Google Finance integrates Kalshi and Polymarket data in first prediction market rollout
Summary
Google Finance has started showing real-time data from two US prediction markets — Kalshi and Polymarket — marking the platform’s first formal adoption of prediction-market pricing alongside traditional financial instruments. The launch is part of a broader Google Finance update that includes an AI-powered Deep Search upgrade, improved corporate earnings tracking and expanded services in India. The feature will let users view live event contracts for items such as elections, inflation readings and major macroeconomic outcomes.
Kalshi operates under CFTC supervision while Polymarket runs on blockchain infrastructure outside regulated derivatives. Google says users will be able to “ask questions about future market events and harness the wisdom of crowds”; the rollout will take place over the coming weeks. Industry observers note prediction contracts often move faster than stocks or bonds after political or economic news, and adding them into mainstream screens could sharpen market-sentiment analysis.
Key Points
- Google Finance now displays live data from Kalshi and Polymarket, integrating prediction-market prices with equities, bonds and commodities.
- Kalshi is CFTC-regulated; Polymarket is decentralised and runs on blockchain — the two represent different regulatory models.
- The addition is part of a larger Google Finance upgrade that includes AI Deep Search and better earnings tracking.
- Prediction markets typically react quickly to political and macro events, offering early signals for traders and analysts.
- Both platforms have attracted major institutional capital and partnerships, boosting legitimacy and market scale.

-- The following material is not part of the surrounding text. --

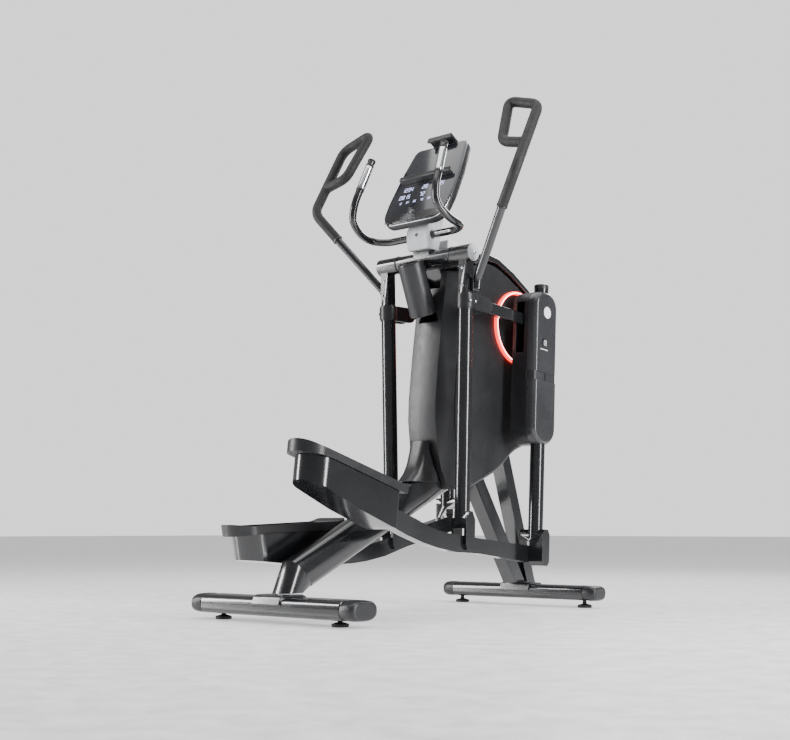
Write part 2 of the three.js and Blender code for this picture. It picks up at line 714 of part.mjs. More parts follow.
// Fork at the foot of the swing arm.
function pedalFork() {
  const z = -ARM_LENGTH;
  const profile = [[-23, z + 74], [-9, z + 100], [9, z + 100], [23, z + 74], [23, z - 8], [12, z - 24],
    [-12, z - 24], [-23, z - 8]];
  const body = slab(profile, 149, 211);
  const slot = block([LEG_X[0] - 1, LEG_X[1] + 1], [-40, 40], [z - 60, z + 44]);
  const pinHole = drum({ y: 0, z }, 153, 206, 10.3, 20);
  return cut(body, slot, pinHole);
}

function pedalPin() {
  return drum({ y: 0, z: 0 }, 153.4, 205.6, 10, 24);
}

// Pedal arm: pivots at (0, 0) and at PEDAL_ARM_LENGTH, a bar that cranks up behind
// the pivot, and a tray with a round heel under the pedal.
const TRAY = { fromX: 80, toX: 203, heel: -716, toe: -345, wall: 5 };
const PEDAL_HEEL = -748;
const PEDAL_UNDERSIDE = [[-780, 182], [-705, 175], [-640, 168], [-486, 142], [-330, 114]];

// The outline from above of a pedal or its tray: a round heel and a nearly square toe.
function soleOutline(fromX, toX, heel, toe, toeRadius) {
  const radius = (toX - fromX) / 2;
  const shape = new THREE.Shape();
  shape.absarc((fromX + toX) / 2, heel + radius, radius, Math.PI, Math.PI * 2);
  shape.lineTo(toX, toe - toeRadius);
  shape.absarc(toX - toeRadius, toe - toeRadius, toeRadius, 0, Math.PI / 2);
  shape.lineTo(fromX + toeRadius, toe);
  shape.absarc(fromX + toeRadius, toe - toeRadius, toeRadius, Math.PI / 2, Math.PI);
  return shape;
}

function upright(outline) {
  return new THREE.ExtrudeGeometry(outline, { depth: 700, bevelEnabled: false, curveSegments: 9 })
    .translate(0, 0, -200);
}

// Keeps what lies inside the outline, seen from above.
function trimmed(body, outline) {
  const around = new THREE.BoxGeometry(600, 1600, 600).translate(142, -500, 150);
  return cut(body, cut(around, upright(outline)));
}

// The tray's upright wall: it follows the pedal's underside and is round at the heel.
function trayWall() {
  const { fromX, toX, heel, toe, wall } = TRAY;
  const top = PEDAL_UNDERSIDE.map(([u, v]) => [u, v - 1.5]);
  const side = slab([[-330, 0], [-378, 8], [-521, 42], [-780, 121], ...top], fromX, toX);
  const inside = soleOutline(fromX + wall, toX - wall, heel + wall, toe - wall, 6);
  return cut(trimmed(side, soleOutline(fromX, toX, heel, toe, 10)), upright(inside));
}

function pedalArm() {
  const shape = new THREE.Shape();
  shape.moveTo(-150, -32);
  shape.lineTo(-57, -36);
  shape.lineTo(60, -29);
  shape.lineTo(PEDAL_ARM_LENGTH, -30);
  shape.absarc(PEDAL_ARM_LENGTH, -2, 28, -Math.PI / 2, Math.PI / 2);
  shape.lineTo(60, 20);
  shape.lineTo(-110, 19);
  shape.quadraticCurveTo(-180, 22, -250, 42);
  shape.lineTo(-395, 72);
  shape.lineTo(-520, 92);
  shape.lineTo(-620, 92);
  shape.lineTo(-620, 74);
  shape.lineTo(-521, 44);
  shape.lineTo(-378, 10);
  shape.quadraticCurveTo(-250, -24, -150, -32);
  const armBar = slab(shape, LEG_X[0] + 0.5, LEG_X[1] - 0.5);
  const floor = slab(
    [[-330, 0], [-378, 8], [-521, 42], [-780, 121], [-780, 127], [-520, 48], [-377, 14], [-330, 6]],
    TRAY.fromX, TRAY.toX,
  );
  const tray = join(trimmed(floor, soleOutline(TRAY.fromX, TRAY.toX, TRAY.heel, TRAY.toe, 10)), trayWall());
  const bores = [0, PEDAL_ARM_LENGTH].map((u) => drum({ y: u, z: 0 }, 150, 210, 10.3, 24));
  return cut(join(armBar, tray), ...bores);
}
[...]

- Regulatory uncertainty remains, especially where event contracts overlap with sports betting; several US states are litigating related matters.
Context and relevance
This move brings decentralised forecasting tools into mainstream finance screens — a significant step for the prediction-market sector. With big valuations and investments behind Kalshi and Polymarket, Google’s visibility could normalise event contracts as another layer of market data for investors, journalists and risk managers. For regulators and sportsbooks, the integration raises fresh questions about the boundary between event futures and betting products and increases pressure for clearer rules.
Why should I read this?
Quick heads-up: Google has put prediction-market prices next to your usual stocks and bonds — so if you care about seeing how markets price future events (elections, inflation, big macro datapoints) without digging into niche sites, this matters. It’s a sign prediction markets are moving from specialist tools to everyday market signals, and that shift will affect traders, regulators and anyone tracking market sentiment.